§ Lords Amendment: No. 3. In page 3, line 31, leave out subsection (4).
§ The Solicitor-General (Sir Arthur Irvine)I beg to move, That this House doth agree with the Lords in the said Amendment.
§ Mr. Deputy Speaker (Mr. Sydney Irvine)Perhaps it would be for the convenience of the House if we also took Lords Amendments Nos. 4 and 5.
§ The Solicitor-GeneralThe House will recall that subsection (4) of Clause 2 of the Bill, as it left this House, was added on Report without a great deal of discussion, to meet the situation created by a majority decision of the House of Lords, made on 17th December last, after the conclusion of the Committee stage. That decision was that notwithstanding the provision in Section 4(4) of the Foreign Compensation Act, 1950, that the determination of the Foreign Compensation Commission should not be called in question in any court of law, the courts were entitled to intervene if the Commission had misconstrued the relevant Order in Council and had thereby exceeded its jurisdiction.
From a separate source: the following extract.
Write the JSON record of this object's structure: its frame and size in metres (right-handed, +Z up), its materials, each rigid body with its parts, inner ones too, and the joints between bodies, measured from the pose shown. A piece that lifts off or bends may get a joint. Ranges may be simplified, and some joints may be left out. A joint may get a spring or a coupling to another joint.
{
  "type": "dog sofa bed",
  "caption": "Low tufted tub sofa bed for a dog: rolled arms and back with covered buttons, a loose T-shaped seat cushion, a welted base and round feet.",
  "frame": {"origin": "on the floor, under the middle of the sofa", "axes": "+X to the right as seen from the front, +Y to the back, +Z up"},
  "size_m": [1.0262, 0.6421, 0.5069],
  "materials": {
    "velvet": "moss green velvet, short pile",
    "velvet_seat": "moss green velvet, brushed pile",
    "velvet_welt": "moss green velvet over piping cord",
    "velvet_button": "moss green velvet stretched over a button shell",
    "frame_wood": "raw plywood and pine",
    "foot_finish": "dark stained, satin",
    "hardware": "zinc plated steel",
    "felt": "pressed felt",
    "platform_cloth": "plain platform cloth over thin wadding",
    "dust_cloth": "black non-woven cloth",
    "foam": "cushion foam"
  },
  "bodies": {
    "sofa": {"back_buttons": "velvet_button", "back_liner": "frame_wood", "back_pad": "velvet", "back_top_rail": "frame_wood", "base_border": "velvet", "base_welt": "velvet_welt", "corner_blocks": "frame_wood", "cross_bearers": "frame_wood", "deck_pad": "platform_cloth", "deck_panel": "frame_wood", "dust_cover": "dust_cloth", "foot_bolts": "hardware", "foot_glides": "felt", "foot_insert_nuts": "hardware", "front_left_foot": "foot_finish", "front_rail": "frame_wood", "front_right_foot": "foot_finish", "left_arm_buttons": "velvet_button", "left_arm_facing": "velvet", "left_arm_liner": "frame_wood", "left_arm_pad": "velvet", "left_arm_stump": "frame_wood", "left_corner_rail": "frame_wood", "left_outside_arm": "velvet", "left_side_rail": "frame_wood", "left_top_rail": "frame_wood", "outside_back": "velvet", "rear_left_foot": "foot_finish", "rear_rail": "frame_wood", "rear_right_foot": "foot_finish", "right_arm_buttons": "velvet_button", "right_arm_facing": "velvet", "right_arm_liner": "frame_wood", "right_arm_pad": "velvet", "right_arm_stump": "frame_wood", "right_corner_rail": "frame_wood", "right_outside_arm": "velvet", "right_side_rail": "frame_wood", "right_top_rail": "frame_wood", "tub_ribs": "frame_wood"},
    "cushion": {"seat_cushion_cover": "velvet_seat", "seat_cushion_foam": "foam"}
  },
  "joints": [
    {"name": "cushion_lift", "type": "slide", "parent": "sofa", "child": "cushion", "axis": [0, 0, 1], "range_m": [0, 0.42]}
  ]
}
It was explained, when we last considered the point here that since the task of the Commission is to determine claims and arrange for the distribution on an equitable basis to successful claimants of what are nearly always finite lump sums, it might not be possible to pay anything like a final dividend, or perhaps any worthwhile dividend at all, to successful claimants so long as there was a risk that the determination of the Commission might be challenged in the courts and perhaps taken right up to the House of Lords.
Claimants will often have been waiting a great many years for their money and it appeared to be in the interests of claimants as a whole that finality should be reached at the earliest practical moment. There could be no finality so long as there was a possibility of appeal, and it was feared that a decision to which I have referred would open up unlimited 1736 prospects of delay. It was said that we had to preserve a balance between the right of judicial review—and no one was questioning the inherent right of the courts to intervene when it was a question of a breach of natural justice or anything of that kind—and the need for early finality in the interests of the claimants generally in any particular distribution. With all this in mind, the House decided to insert into the Bill what became Clause 2(4).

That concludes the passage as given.